In the past, it was done with the help of domain experts who selected the color scheme for the grayscale image manually. With the improvement in technology, some efforts were made to automate this process such as presented in [8], [12], [13] and [14].
In a method introduced by Levin et al. [12], the user specifies the coloring scheme of a region by scribbling the region with a particular color. The model then simply colors the entire area with the scribbled color. [13] Welsh proposed the colorization technique where based on a reference image, the source image is colored using the correlation of luminescence values. This method worked well but suffered from spatial inconsistency. Therefore, human intervention was required to identify 'swatches' in both source and destination and suggest how the color should be transferred for the same. Irony et al. [14] used a supervised learning method for classifying a feature space to colorize a source grayscale image.

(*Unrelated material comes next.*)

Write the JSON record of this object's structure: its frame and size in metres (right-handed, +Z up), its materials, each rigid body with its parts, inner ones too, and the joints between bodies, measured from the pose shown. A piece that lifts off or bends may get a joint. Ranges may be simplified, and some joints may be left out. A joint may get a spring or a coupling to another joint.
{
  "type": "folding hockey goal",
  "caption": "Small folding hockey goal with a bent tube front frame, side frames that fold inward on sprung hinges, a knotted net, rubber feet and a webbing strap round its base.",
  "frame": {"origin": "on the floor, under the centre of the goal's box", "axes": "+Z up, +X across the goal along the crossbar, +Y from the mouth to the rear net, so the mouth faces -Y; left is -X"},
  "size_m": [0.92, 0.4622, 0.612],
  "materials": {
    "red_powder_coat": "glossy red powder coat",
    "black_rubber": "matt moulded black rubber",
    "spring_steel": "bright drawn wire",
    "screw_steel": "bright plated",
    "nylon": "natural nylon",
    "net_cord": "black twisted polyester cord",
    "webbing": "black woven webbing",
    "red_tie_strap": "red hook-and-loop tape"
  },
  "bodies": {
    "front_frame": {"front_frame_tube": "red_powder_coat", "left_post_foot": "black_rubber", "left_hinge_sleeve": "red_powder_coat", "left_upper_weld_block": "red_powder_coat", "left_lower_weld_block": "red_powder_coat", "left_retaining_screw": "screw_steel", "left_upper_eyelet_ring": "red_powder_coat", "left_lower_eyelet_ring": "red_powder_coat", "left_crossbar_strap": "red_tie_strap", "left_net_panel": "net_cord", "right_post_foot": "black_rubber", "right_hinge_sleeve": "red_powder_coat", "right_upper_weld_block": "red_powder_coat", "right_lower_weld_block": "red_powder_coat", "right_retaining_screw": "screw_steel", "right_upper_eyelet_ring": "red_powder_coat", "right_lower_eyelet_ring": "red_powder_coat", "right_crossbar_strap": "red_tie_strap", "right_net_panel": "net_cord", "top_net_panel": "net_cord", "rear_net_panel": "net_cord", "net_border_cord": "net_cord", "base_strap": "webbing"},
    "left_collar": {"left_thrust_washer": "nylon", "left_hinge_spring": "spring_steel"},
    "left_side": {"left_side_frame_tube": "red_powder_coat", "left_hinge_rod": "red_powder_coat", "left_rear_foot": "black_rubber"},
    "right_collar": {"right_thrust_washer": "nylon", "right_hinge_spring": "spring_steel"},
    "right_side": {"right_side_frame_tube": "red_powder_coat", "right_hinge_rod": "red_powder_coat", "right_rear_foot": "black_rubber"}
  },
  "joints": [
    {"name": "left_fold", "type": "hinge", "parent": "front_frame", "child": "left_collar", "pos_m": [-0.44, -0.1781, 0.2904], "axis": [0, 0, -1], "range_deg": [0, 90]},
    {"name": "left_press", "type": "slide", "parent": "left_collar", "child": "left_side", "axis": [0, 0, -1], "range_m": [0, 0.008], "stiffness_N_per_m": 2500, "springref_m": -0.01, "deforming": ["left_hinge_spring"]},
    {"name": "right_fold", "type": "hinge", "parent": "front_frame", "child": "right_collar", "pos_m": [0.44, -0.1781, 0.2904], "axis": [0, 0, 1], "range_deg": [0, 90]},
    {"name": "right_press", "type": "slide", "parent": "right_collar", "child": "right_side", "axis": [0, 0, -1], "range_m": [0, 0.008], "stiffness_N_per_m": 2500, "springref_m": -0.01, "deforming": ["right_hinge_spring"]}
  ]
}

Despite promising results, these techniques are time and resource consuming due to manual intervention.
Owing to the ongoing research in deep learning in the past few decades, many fully automated methods for Image Colorization have been proposed. Most of these methods train a CNN by minimizing a pixel-wise loss over the generated and ground truth image. It has been observed that using L2 loss for the same leads to dimmer images as the network is discouraged to make bold choices. Pixel wise L1 loss shows significant improvement by allowing bolder choices.

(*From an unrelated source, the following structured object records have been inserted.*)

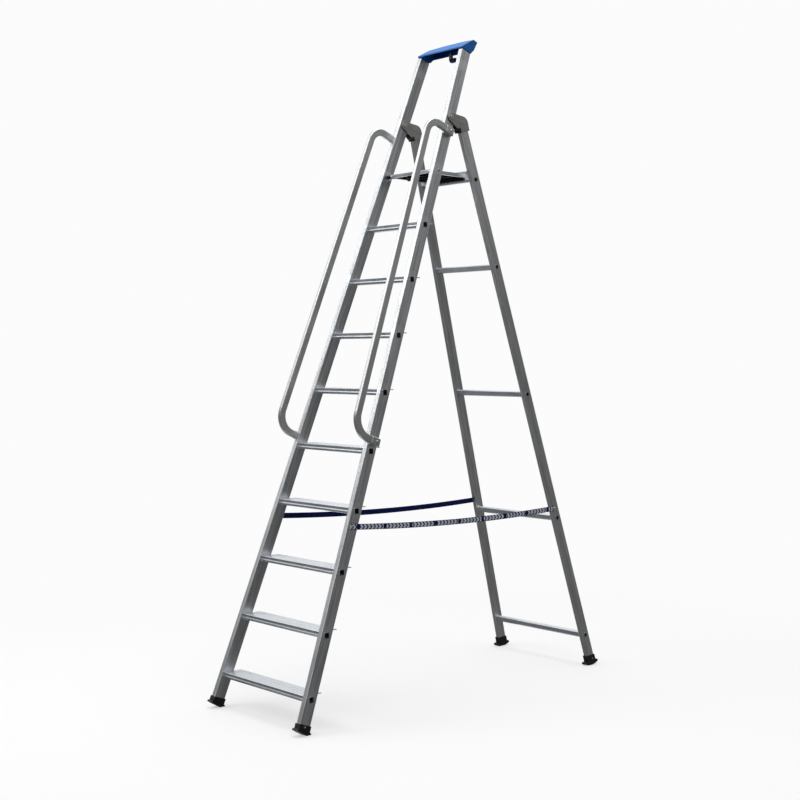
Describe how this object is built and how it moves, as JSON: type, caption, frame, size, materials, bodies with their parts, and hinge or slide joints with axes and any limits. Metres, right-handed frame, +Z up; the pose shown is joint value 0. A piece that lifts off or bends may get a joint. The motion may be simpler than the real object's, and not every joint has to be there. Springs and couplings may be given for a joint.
{
  "type": "platform step ladder",
  "caption": "Tall aluminium platform step ladder with leaning treads, side handrails, a flip-up platform, folding rear frame, tray handle and webbing spreader straps.",
  "frame": {"origin": "centre of the footprint on the floor, ladder open", "axes": "+Z up, +Y from the steps towards the rear legs, +X to the climber's right"},
  "size_m": [0.6386, 1.9331, 3.0397],
  "materials": {
    "stile_aluminium": "mill finish extrusion, fine lines along its length",
    "tread_aluminium": "bright ribbed extrusion",
    "handrail_aluminium": "satin bent tube",
    "cast_grey": "grey painted casting, fine grain",
    "blue_plastic": "moulded, soft sheen",
    "navy_plastic": "moulded, soft sheen",
    "black_plastic": "moulded, fine grain",
    "steel": "zinc plated",
    "navy_webbing": "woven webbing with a pale woven pattern on its outer side"
  },
  "bodies": {
    "front_frame": {"front_stile_right": "stile_aluminium", "front_stile_left": "stile_aluminium", "step_1": "tread_aluminium", "step_2": "tread_aluminium", "step_3": "tread_aluminium", "step_4": "tread_aluminium", "step_5": "tread_aluminium", "step_6": "tread_aluminium", "step_7": "tread_aluminium", "step_8": "tread_aluminium", "step_9": "tread_aluminium", "top_handle": "blue_plastic", "bucket_hook": "navy_plastic", "handle_rivets": "steel", "front_foot_right": "black_plastic", "front_foot_left": "black_plastic", "front_foot_rivets": "steel", "handrail_right": "handrail_aluminium", "handrail_left": "handrail_aluminium", "handrail_sockets_right": "handrail_aluminium", "handrail_sockets_left": "handrail_aluminium", "handrail_bolts": "steel", "hinge_bush_right": "black_plastic", "hinge_bush_left": "black_plastic", "stile_rivets": "steel", "strap_front_rivets": "steel", "strap_right": "navy_webbing", "strap_left": "navy_webbing", "platform_spacers": "black_plastic", "platform_pins": "steel"},
    "platform": {"platform_deck": "black_plastic", "platform_front_profile": "tread_aluminium", "platform_rear_profile": "tread_aluminium", "platform_bracket_right": "tread_aluminium", "platform_bracket_left": "tread_aluminium", "platform_screws": "steel", "platform_latch": "black_plastic"},
    "rear_frame": {"rear_leg_right": "stile_aluminium", "rear_leg_left": "stile_aluminium", "rear_rung_1": "tread_aluminium", "rear_rung_2": "tread_aluminium", "rear_rung_3": "tread_aluminium", "rear_rung_4": "tread_aluminium", "platform_crossbar": "tread_aluminium", "crossbar_plugs": "black_plastic", "rear_foot_right": "black_plastic", "rear_foot_left": "black_plastic", "rear_foot_rivets": "steel", "hinge_head_right": "cast_grey", "hinge_head_left": "cast_grey", "hinge_pin_right": "steel", "hinge_pin_left": "steel", "hinge_liners": "black_plastic", "hinge_pads": "black_plastic", "leg_rivets": "steel", "strap_rear_rivets": "steel"}
  },
  "joints": [
    {"name": "fold", "type": "hinge", "parent": "front_frame", "child": "rear_frame", "pos_m": [0, 0.05637, 2.64577], "axis": [-1, 0, 0], "range_deg": [0, 36.9], "deforming": ["strap_right", "strap_left"]},
    {"name": "platform_flip", "type": "hinge", "parent": "front_frame", "child": "platform", "pos_m": [0, -0.0342, 2.393], "axis": [1, 0, 0], "range_deg": [0, 66.2]}
  ],
  "couplings": [
    {"joint": "platform_flip", "follows": "fold", "ratio": 1.7886}
  ]
}
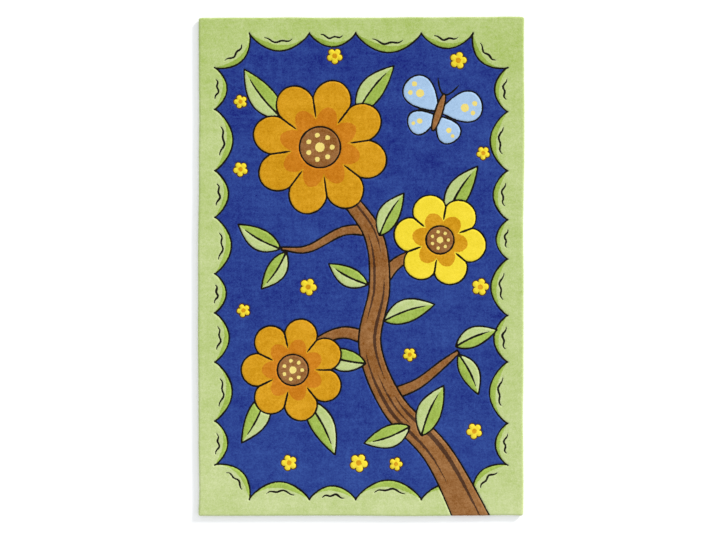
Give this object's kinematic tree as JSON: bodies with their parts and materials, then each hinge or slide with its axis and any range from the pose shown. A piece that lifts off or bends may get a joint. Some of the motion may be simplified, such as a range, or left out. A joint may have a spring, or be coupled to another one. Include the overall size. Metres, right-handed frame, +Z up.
{
  "type": "nursery rug",
  "caption": "Rectangular hand-tufted nursery rug that lies flat, with a dense cut pile carved along the lines of its design.",
  "frame": {"origin": "middle of the flat underside, where the rug rests on the floor", "axes": "+Z up out of the pile; +Y along the rug to its top end; +X to the right as seen from above"},
  "size_m": [1.1098, 1.6986, 0.014],
  "materials": {
    "blue_pile": "royal blue cut pile, matte",
    "green_pile": "light and leaf green cut pile, matte",
    "brown_pile": "brown cut pile with dark streaks, matte",
    "amber_pile": "amber cut pile, matte",
    "yellow_pile": "yellow cut pile, matte",
    "sky_pile": "light blue cut pile, matte",
    "backing": "unbleached plain-weave cotton backing"
  },
  "bodies": {
    "root": {"tufted_rug": "blue_pile"}
  },
  "joints": []
}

Johnson et al. [15] proposes using perceptual loss for the task of style transfer and super resolution. To find the perceptual loss, we compare the features extracted from a pre-trained network (VGG16) on the ground truth and our generated image. We explore this loss along with other losses in our project.
The state-of-the-art techniques utilize CNNs for achieving the task of Image Colorization. The method involves extracting and combining high, medium and low-level features in the encoding phase and then decode these to generate the final colorized image. Methods based on this approach have been explored in various works such as [1], [2], [6] and [7].
In addition to above, there have been other works such as [10] wherein the color mapping was learned. [10] uses a LEARCH framework to train a quadratic objective function in the chromaticity maps. Zhang et al. [16] proposes a deep learning based approach for user-guided image colorization. The network uses user hints combined with learned high level features to colorize the image.
Nazeri et al. [2] proposes a GAN based approach for colorizing the images. GAN introduced by Goodfellow et al. [5] have been instrumental in tasks related to data generation. They operate by training a generator and a discriminator simultaneously wherein both are trying to outwit each other. The problem of Image to Image translation is analogous to the minimax game played by GAN wherein we want the output generated by our model to fool us into believing that it is real. We have used GAN as the base model in all our experiments.
These methods are currently considered to be state of the art.